2.2 Brief Intro to R

Throughout this class, we use R and RStudio to visualize, analyze, and model real data. To straighten out which is which: R is the name of the language itself (syntax, words, etc.) and RStudio is a convenient software interface that you’ll interact with on the computer.

While you’ll be learning about and using R throughout the course, this is not a course on R. Our focus will be on data and statistical modelling. We will be using R and RStudio as tools to help us get information from data.

2.2.1 Basic Syntax

For this class, we will have data that we want to pass to a function that performs a particular operation (does something cool) on our data. Thus, we’ll pass inputs as arguments to a function:

FunctionName(argument1 = a1, argument2 = a2,..., argumentk = ak)

Note the FunctionName and the use of parantheses. Inside the parantheses, the argument name (argument1) goes first and the value you are passing as an input is after = (a1).

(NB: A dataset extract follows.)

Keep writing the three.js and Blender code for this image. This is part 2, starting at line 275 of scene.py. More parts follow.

We may want to save the output of the function by assigning it a name using the assignment operator, <-:

OutputName <- FunctionName(argument1 = a1, argument2 = a2,..., argumentk = ak)

R allows us to be lazy and not include the argument name as long as we provide the input in the correct order:

OutputName <- FunctionName(a1, a2,..., ak)

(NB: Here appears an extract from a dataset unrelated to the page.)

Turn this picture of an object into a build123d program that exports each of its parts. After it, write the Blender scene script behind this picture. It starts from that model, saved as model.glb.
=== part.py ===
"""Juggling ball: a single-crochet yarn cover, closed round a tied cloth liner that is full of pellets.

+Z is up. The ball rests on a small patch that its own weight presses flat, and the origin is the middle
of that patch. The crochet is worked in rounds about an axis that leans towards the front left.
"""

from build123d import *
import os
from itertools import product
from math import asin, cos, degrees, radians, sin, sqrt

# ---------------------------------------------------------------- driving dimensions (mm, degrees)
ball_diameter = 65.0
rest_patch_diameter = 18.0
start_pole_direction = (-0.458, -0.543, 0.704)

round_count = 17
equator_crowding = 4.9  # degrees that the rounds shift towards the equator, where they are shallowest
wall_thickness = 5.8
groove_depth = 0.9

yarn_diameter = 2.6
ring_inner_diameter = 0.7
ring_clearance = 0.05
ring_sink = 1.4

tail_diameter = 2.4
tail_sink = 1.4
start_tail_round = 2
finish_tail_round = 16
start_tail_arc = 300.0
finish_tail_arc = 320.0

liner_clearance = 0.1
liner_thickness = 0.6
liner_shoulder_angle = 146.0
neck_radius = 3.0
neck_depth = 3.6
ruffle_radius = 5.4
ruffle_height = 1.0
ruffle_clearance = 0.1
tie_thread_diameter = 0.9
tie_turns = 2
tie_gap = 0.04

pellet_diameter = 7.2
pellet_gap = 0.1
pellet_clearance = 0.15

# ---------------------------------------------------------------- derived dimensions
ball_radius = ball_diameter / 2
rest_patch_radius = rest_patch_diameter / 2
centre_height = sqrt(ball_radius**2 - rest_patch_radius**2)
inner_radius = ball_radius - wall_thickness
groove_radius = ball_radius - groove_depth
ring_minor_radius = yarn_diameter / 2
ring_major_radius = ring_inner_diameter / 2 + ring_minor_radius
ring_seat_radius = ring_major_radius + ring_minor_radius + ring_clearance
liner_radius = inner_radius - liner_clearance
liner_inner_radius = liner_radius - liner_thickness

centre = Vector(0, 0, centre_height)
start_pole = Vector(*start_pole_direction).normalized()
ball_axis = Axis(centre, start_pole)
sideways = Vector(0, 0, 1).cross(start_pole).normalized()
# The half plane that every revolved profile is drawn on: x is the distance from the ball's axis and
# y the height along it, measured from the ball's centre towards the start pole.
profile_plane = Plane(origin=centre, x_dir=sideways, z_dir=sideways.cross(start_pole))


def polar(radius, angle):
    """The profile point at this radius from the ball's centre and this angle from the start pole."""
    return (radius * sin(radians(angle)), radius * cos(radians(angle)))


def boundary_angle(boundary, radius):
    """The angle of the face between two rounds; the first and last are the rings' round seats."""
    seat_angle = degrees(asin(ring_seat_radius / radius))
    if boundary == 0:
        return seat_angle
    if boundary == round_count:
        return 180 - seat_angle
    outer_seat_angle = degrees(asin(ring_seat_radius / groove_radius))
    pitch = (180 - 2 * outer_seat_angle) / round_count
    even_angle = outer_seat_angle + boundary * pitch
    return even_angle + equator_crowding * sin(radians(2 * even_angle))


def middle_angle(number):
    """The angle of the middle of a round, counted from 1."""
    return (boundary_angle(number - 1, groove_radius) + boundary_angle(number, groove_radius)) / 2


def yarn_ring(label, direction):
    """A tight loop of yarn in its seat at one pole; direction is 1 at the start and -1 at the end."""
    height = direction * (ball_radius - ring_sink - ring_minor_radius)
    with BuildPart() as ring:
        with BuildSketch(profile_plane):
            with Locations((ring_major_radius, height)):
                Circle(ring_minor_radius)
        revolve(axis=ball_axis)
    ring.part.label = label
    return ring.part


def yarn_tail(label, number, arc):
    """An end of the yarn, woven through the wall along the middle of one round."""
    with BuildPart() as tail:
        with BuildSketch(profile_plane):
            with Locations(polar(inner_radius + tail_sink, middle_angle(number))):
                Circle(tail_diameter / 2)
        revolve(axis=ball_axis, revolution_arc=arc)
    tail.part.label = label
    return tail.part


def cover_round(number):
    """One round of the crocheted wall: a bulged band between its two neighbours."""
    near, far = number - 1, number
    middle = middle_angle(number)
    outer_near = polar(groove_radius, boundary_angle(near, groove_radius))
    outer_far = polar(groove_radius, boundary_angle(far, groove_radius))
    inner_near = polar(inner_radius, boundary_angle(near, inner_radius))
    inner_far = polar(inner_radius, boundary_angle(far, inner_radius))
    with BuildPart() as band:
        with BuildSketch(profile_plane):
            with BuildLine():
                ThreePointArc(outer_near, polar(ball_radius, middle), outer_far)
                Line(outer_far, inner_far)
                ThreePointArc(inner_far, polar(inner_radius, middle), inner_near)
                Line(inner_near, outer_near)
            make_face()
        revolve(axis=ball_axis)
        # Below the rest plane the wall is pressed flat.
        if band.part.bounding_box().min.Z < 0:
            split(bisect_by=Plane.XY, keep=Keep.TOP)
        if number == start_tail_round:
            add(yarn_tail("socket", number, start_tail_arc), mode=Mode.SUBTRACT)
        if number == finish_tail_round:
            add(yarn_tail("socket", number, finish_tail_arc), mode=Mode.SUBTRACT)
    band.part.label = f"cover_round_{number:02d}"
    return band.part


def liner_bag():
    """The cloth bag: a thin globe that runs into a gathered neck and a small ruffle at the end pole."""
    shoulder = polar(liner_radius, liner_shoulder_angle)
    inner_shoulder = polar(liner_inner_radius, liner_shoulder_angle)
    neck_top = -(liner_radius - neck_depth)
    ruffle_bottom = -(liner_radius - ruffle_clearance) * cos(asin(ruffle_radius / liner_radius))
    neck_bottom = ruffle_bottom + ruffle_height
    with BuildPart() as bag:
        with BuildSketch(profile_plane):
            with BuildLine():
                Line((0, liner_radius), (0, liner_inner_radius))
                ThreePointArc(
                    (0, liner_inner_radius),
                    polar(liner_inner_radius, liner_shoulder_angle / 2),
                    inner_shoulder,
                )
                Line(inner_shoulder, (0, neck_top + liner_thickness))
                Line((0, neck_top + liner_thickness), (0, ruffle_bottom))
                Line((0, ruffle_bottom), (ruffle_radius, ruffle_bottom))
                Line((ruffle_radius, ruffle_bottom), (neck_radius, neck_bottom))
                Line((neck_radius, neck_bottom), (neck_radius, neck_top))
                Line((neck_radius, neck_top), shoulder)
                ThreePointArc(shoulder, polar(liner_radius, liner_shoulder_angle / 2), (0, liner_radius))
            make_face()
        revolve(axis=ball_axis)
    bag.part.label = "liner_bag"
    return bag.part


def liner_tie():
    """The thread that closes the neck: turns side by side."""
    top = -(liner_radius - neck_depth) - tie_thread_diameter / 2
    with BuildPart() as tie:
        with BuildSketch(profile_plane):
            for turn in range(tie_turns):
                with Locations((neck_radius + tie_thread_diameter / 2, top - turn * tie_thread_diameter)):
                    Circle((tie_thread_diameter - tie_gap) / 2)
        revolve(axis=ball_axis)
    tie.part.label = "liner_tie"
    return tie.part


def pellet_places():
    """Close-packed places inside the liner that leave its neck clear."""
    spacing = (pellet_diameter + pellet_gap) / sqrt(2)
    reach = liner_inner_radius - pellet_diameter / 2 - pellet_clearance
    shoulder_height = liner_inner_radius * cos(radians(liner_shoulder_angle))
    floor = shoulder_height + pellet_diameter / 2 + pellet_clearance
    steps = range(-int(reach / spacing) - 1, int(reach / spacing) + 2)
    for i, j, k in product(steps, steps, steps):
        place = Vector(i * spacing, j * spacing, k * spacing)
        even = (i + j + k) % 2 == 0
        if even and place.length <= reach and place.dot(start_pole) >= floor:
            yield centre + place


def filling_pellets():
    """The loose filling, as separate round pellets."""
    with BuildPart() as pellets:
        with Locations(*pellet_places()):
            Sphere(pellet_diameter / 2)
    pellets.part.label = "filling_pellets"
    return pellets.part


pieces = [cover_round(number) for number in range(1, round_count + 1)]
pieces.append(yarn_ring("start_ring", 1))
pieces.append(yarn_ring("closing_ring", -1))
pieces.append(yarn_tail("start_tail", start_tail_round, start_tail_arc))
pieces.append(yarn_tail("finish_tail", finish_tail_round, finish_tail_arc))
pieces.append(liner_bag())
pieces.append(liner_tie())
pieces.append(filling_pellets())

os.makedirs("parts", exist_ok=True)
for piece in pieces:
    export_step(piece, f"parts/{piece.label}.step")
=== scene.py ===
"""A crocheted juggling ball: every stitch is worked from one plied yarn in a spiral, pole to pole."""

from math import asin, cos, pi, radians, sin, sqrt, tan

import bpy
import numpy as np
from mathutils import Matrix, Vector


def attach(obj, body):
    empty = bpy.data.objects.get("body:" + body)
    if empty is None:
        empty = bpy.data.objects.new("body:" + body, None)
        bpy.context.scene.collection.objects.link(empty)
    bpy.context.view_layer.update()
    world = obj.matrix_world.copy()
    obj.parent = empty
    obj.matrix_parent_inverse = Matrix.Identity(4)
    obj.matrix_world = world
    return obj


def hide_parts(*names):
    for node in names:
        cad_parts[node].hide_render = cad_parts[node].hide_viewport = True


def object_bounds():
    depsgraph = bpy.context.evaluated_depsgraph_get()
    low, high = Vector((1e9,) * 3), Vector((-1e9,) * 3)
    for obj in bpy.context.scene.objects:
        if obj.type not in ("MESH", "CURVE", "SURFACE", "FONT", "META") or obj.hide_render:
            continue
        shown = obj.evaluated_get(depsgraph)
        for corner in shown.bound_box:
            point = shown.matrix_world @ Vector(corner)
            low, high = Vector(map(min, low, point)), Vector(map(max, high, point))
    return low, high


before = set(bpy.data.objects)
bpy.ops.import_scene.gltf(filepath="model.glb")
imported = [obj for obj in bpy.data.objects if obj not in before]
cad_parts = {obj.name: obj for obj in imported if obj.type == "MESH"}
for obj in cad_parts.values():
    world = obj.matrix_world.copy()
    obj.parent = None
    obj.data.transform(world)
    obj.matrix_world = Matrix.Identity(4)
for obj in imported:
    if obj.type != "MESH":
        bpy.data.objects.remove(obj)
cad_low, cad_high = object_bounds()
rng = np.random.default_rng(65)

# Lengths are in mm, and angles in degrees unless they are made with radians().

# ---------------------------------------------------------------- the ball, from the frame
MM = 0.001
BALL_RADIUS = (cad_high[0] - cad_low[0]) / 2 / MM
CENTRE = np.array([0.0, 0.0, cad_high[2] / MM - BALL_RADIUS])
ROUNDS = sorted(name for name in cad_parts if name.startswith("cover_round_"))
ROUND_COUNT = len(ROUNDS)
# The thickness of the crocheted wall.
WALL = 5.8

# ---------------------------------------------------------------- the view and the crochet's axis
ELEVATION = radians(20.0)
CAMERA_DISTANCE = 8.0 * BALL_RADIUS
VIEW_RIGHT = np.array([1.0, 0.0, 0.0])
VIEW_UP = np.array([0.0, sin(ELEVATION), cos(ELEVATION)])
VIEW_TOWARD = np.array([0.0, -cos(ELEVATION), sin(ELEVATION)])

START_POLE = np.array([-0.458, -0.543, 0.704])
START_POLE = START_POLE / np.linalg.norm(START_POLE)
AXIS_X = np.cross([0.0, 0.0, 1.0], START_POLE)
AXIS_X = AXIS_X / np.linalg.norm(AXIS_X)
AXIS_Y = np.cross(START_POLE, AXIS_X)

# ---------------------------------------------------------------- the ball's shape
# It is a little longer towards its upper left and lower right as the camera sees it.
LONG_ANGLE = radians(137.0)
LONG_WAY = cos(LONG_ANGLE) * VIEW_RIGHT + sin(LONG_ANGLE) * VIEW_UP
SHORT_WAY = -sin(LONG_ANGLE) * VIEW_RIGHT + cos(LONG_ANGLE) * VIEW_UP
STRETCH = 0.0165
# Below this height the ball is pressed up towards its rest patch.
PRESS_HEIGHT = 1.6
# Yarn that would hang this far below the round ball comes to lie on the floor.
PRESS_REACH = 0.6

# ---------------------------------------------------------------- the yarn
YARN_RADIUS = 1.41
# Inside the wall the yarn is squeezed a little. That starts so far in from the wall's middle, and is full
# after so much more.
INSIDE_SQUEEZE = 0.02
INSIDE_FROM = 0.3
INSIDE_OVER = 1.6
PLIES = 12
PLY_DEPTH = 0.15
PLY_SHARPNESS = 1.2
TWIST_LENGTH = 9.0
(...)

We can also nest functions by first performing one operation and then passing that as an input into another function. In the code below, Function1() would first run with the input data and create some output that is then passed as the first input in Function2(). So R evaluates functions from the inside-out.

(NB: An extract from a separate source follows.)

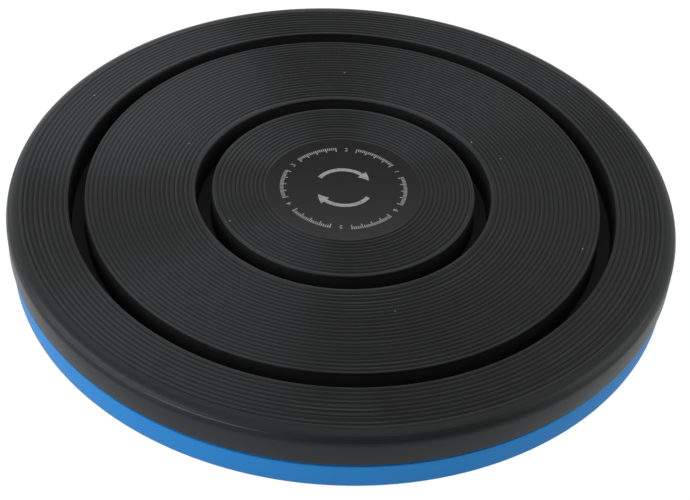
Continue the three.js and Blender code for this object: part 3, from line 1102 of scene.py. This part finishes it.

Function2(Function1(data))

As we go through real examples below, notice the names of the functions that we use. The name comes right before ( and the inputs we pass in right after (.

Additionally, we are going to use a shortcut that makes our code more readable. It is called a pipe and looks like %>%. What this does is pass the output on its left as the first argument to the function on the right. The following two sections of code do exactly the same thing but the second is easier to read. For this code, we take data and summarize the variable height and then take the mean of the heights.

summarize(data, mean(height))

data %>%
  summarize(mean(height))

There is so much more we could say about functions in R, but we will stop here for now.

With this in mind, we’ll point to external references if you’d like to go deeper in your understanding of R as a programming language throughout this class.

To get a broad sense of R, you can work through R primers (https://rstudio.cloud/learn/primers) in RStudio Cloud in addition to any coursework and use the R cheatsheets available online (https://rstudio.cloud/learn/cheat-sheets).